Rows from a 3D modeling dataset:
=-=-=-=-=

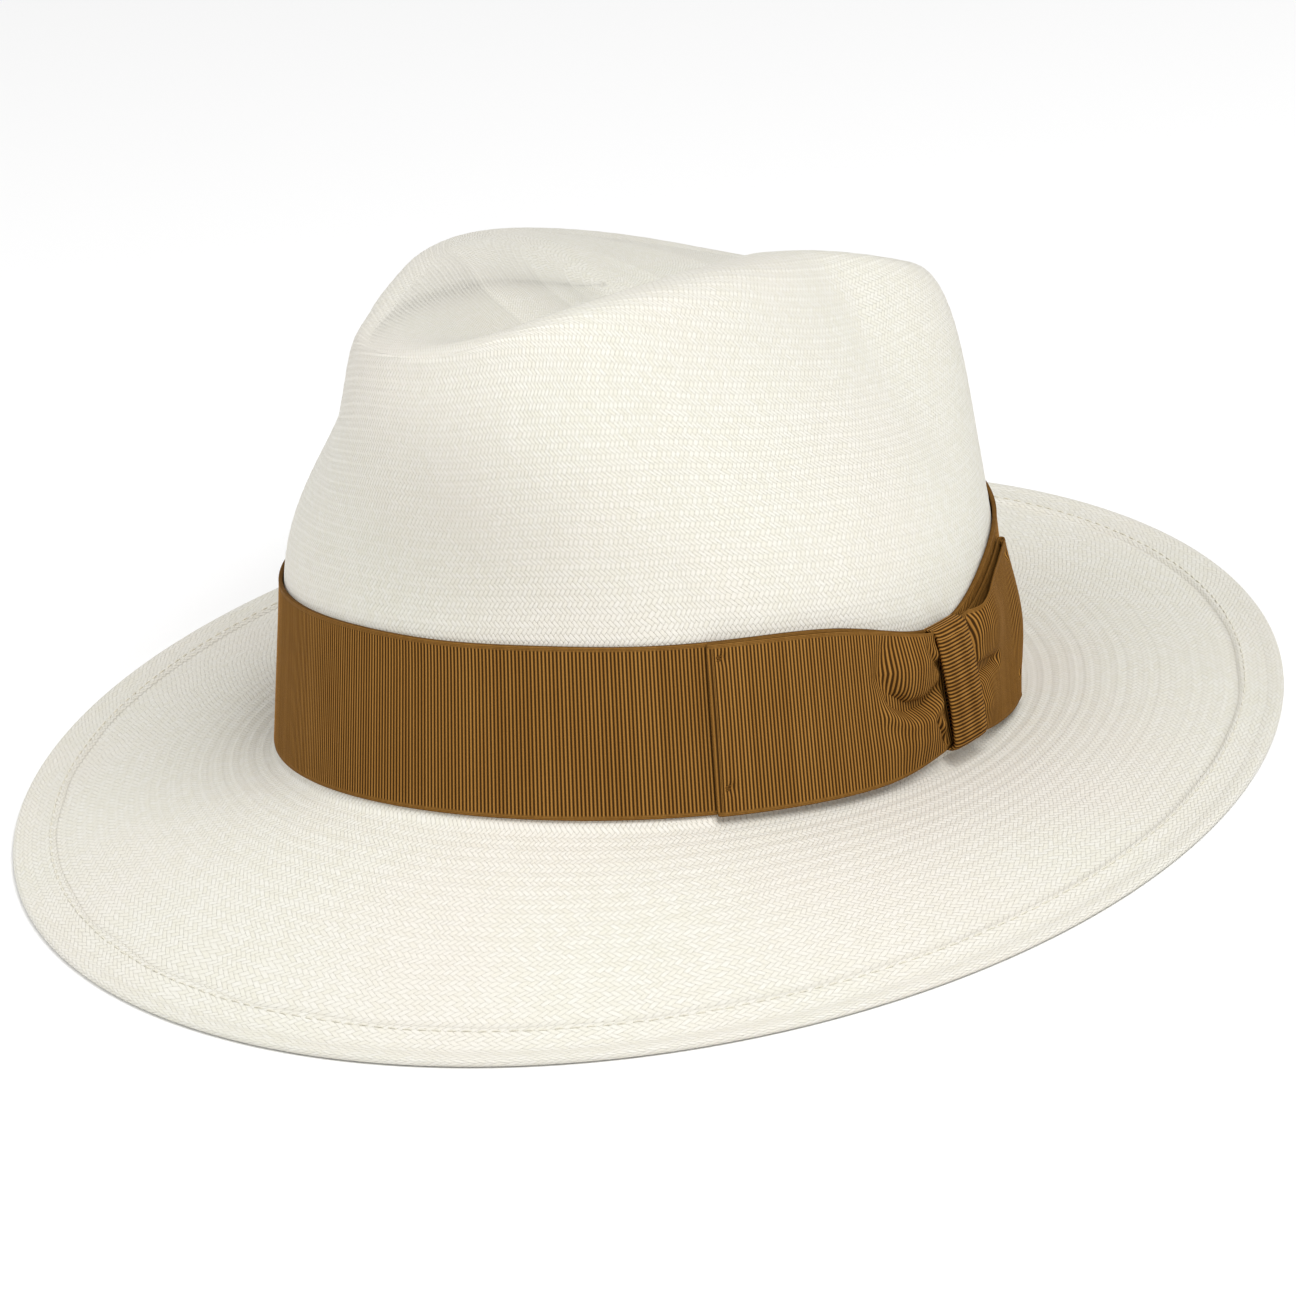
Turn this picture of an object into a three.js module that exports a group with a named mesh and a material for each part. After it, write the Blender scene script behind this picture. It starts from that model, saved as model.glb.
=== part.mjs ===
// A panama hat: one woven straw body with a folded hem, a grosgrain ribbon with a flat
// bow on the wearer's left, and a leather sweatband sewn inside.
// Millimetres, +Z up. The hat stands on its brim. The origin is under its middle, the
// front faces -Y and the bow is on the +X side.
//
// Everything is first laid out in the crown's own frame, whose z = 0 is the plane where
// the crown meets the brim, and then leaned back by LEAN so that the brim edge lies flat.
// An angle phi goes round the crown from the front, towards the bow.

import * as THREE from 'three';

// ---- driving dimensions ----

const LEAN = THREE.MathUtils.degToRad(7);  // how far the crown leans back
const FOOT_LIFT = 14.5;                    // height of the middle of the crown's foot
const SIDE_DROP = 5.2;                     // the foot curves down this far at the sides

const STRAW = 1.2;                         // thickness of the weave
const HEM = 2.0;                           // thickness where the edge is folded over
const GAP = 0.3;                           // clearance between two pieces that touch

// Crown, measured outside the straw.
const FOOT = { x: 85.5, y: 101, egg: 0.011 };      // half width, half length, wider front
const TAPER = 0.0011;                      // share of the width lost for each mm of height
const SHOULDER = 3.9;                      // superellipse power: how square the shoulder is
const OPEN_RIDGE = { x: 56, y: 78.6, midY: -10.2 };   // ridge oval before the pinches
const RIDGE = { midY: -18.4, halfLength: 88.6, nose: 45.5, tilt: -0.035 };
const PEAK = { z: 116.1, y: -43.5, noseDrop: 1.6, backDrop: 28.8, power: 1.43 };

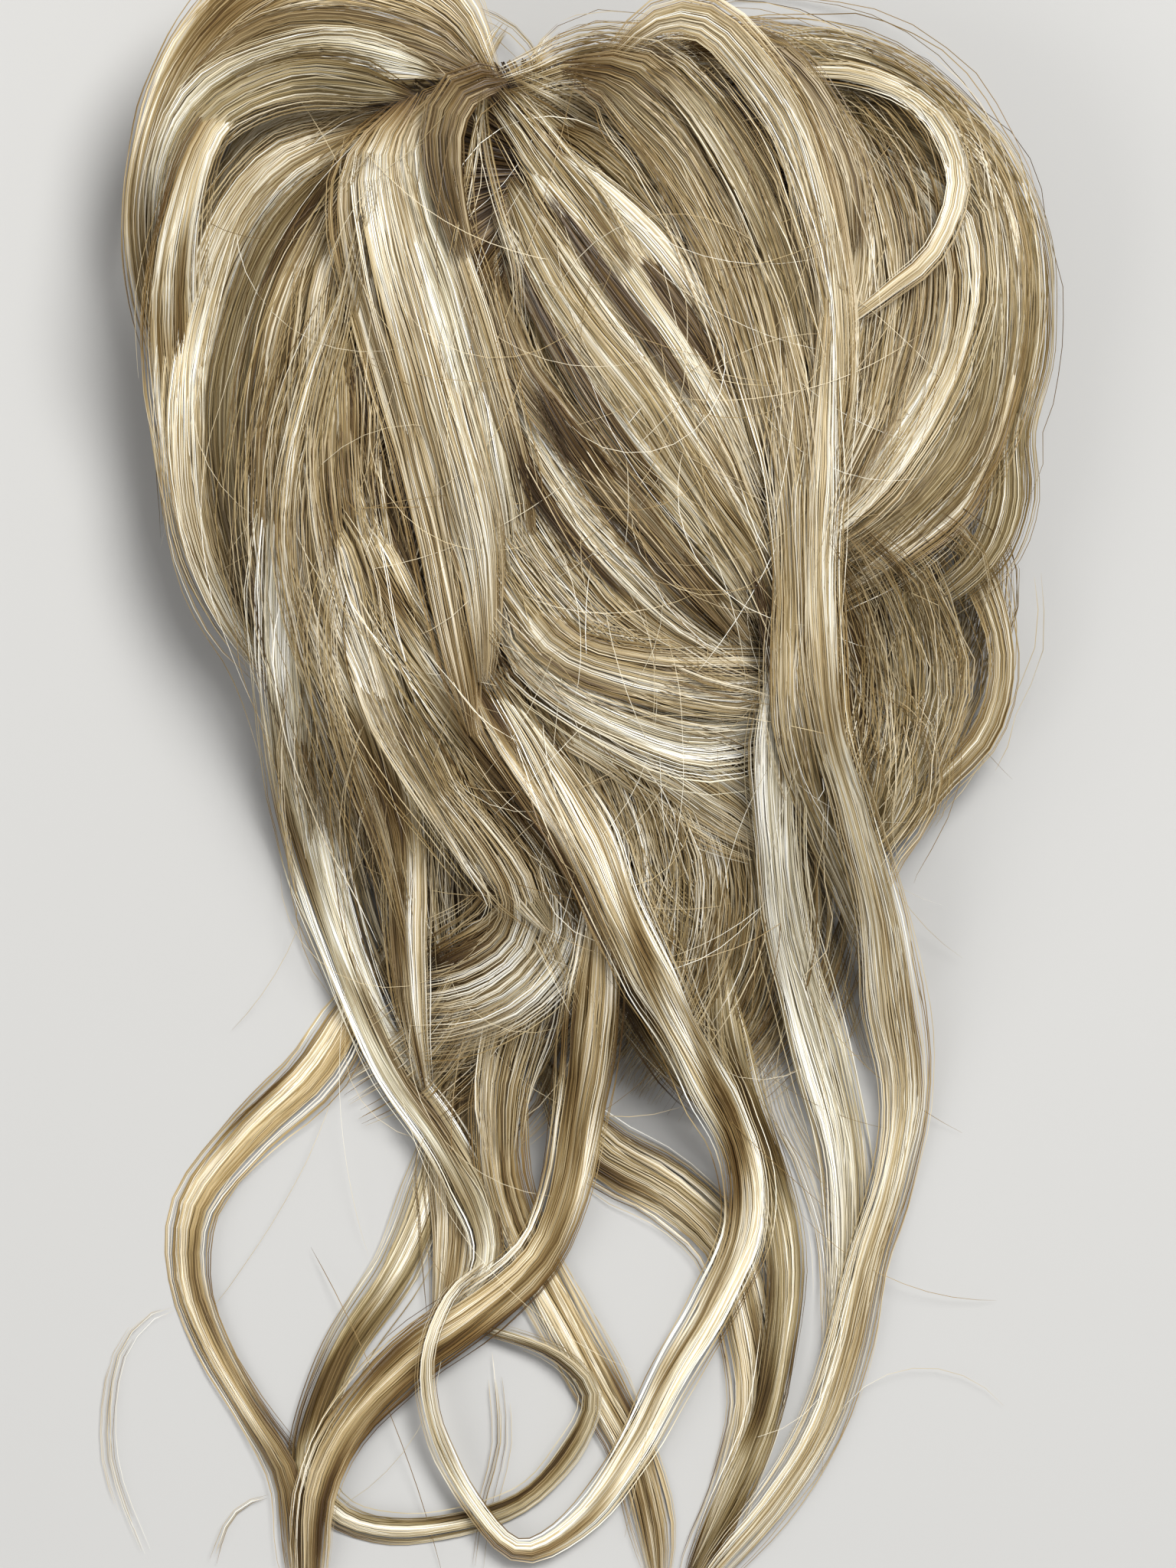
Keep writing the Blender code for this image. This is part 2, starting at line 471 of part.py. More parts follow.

=-=-=-=-=

* What the exercise asks
Please give an exact restatement of only the lines from the beginning of the material above to the line with "const GAP = 0.3;", inclusive.

* Task solution
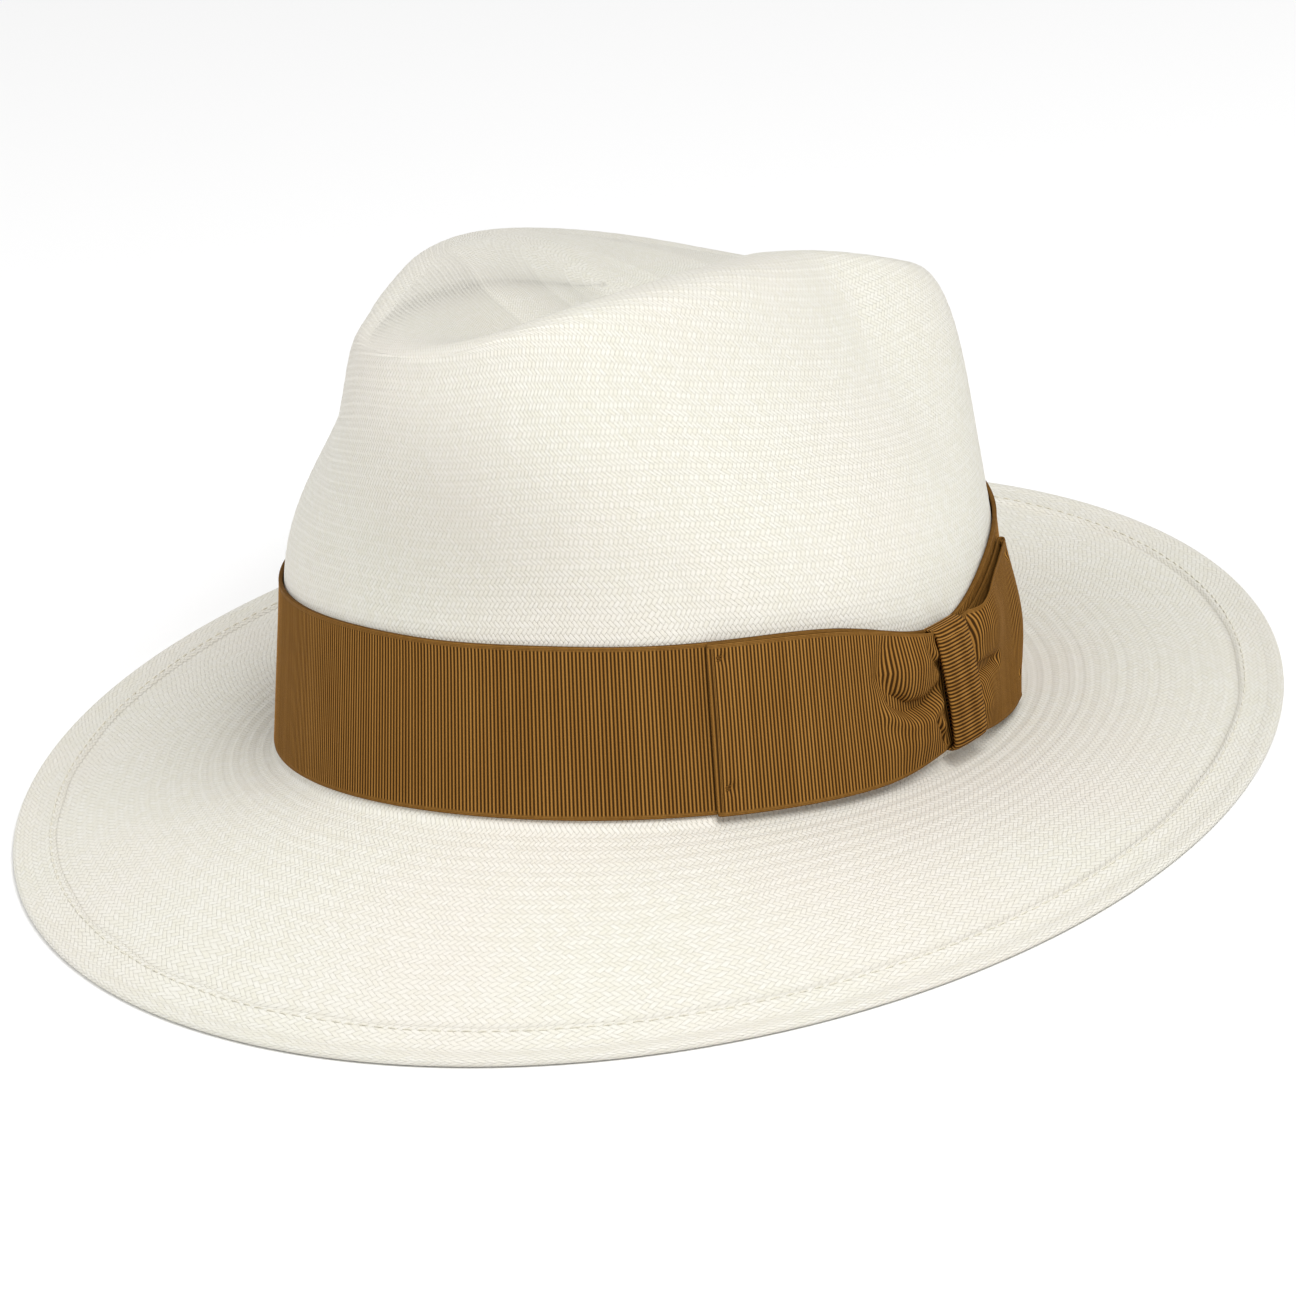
Turn this picture of an object into a three.js module that exports a group with a named mesh and a material for each part. After it, write the Blender scene script behind this picture. It starts from that model, saved as model.glb.
=== part.mjs ===
// A panama hat: one woven straw body with a folded hem, a grosgrain ribbon with a flat
// bow on the wearer's left, and a leather sweatband sewn inside.
// Millimetres, +Z up. The hat stands on its brim. The origin is under its middle, the
// front faces -Y and the bow is on the +X side.
//
// Everything is first laid out in the crown's own frame, whose z = 0 is the plane where
// the crown meets the brim, and then leaned back by LEAN so that the brim edge lies flat.
// An angle phi goes round the crown from the front, towards the bow.

import * as THREE from 'three';

// ---- driving dimensions ----

const LEAN = THREE.MathUtils.degToRad(7);  // how far the crown leans back
const FOOT_LIFT = 14.5;                    // height of the middle of the crown's foot
const SIDE_DROP = 5.2;                     // the foot curves down this far at the sides

const STRAW = 1.2;                         // thickness of the weave
const HEM = 2.0;                           // thickness where the edge is folded over
const GAP = 0.3;                           // clearance between two pieces that touch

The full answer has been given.